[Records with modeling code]
* BEGIN *
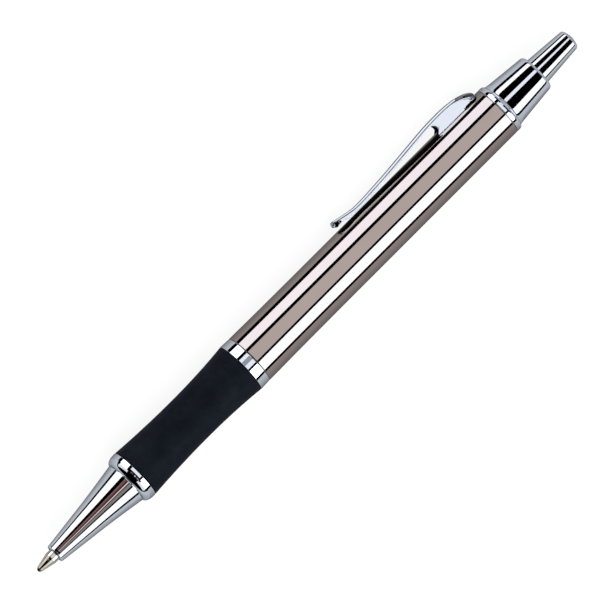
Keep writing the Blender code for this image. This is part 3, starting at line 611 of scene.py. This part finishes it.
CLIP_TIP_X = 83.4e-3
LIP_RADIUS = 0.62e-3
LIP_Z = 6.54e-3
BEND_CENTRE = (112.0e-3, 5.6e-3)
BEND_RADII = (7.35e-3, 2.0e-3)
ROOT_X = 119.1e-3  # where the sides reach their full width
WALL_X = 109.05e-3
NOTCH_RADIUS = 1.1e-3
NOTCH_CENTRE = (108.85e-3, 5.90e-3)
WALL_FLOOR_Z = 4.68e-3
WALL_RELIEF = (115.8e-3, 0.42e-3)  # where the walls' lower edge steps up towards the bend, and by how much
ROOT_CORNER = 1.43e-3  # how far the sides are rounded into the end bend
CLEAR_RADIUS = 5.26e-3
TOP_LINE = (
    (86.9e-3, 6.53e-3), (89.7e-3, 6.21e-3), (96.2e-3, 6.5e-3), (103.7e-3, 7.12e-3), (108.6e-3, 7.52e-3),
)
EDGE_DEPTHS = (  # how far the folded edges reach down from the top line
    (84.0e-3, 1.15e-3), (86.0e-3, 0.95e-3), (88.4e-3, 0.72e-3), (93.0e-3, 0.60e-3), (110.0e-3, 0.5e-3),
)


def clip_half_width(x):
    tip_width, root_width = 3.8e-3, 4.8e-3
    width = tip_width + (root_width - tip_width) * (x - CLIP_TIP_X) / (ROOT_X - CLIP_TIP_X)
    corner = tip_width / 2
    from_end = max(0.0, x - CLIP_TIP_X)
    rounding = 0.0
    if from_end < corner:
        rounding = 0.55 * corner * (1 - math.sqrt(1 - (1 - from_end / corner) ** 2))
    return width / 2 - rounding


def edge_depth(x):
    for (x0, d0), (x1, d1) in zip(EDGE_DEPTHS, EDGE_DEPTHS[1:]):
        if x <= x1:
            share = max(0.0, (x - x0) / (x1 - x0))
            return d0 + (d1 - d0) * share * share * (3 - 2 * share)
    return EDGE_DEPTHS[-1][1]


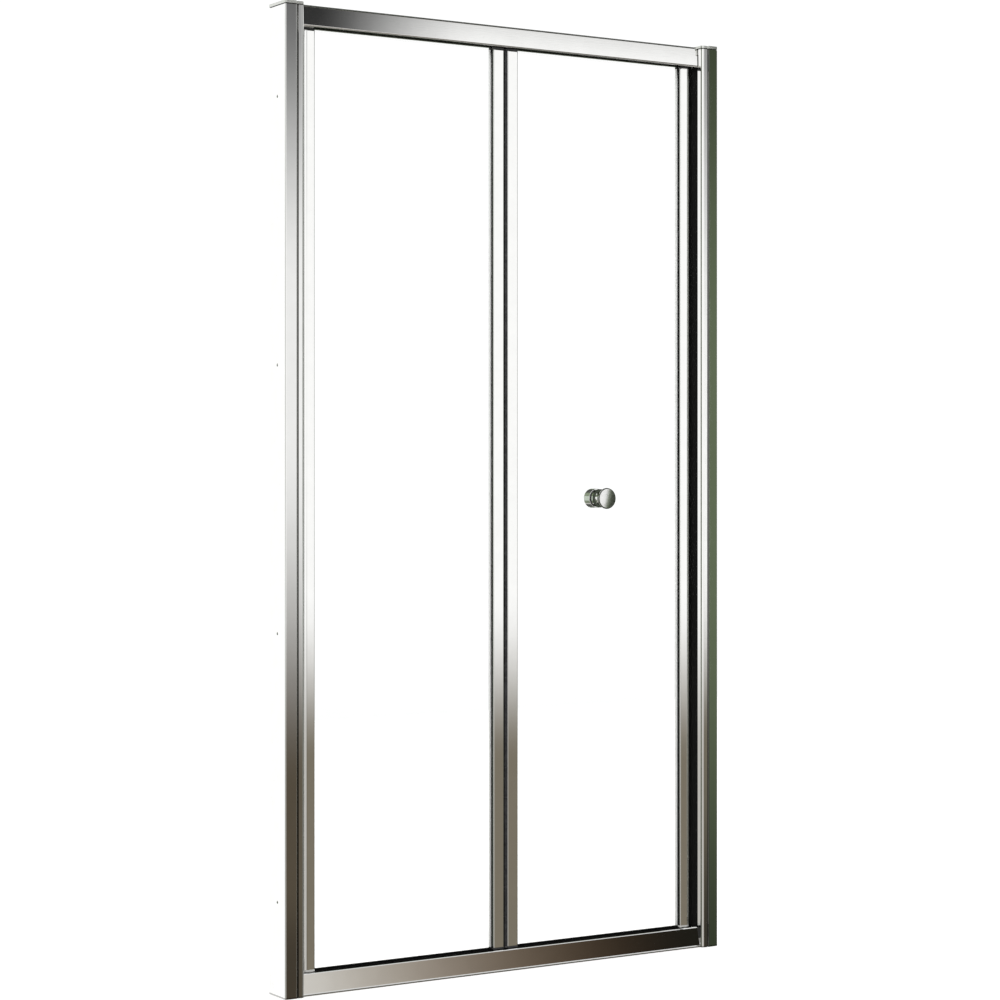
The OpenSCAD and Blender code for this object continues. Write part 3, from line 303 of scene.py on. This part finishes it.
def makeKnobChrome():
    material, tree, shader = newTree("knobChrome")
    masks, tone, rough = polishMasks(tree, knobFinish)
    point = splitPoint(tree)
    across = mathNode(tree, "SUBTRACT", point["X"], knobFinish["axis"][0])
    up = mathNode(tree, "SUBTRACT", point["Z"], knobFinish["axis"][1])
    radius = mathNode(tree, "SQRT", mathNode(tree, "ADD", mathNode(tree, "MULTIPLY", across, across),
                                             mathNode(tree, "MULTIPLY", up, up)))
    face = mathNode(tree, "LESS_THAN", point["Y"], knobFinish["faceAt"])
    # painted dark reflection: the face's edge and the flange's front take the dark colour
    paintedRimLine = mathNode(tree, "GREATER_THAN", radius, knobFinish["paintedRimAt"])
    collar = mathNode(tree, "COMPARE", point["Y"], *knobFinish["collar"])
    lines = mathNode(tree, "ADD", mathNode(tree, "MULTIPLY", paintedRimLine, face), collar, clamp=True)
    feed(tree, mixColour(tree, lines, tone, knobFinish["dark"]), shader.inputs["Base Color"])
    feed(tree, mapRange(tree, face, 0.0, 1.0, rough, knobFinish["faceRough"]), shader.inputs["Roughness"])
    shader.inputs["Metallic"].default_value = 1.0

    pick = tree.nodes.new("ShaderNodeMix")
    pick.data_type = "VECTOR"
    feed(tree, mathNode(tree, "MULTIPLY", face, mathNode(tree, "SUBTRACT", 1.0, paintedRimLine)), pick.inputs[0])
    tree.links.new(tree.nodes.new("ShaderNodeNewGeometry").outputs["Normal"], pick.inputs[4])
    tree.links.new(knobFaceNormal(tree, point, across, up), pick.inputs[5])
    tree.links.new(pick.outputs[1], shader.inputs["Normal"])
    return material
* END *
WORK TO DO: Ascertain the number of lines in the entries that include the word "Blender", and report only that number.

RESPONSE BELOW: 2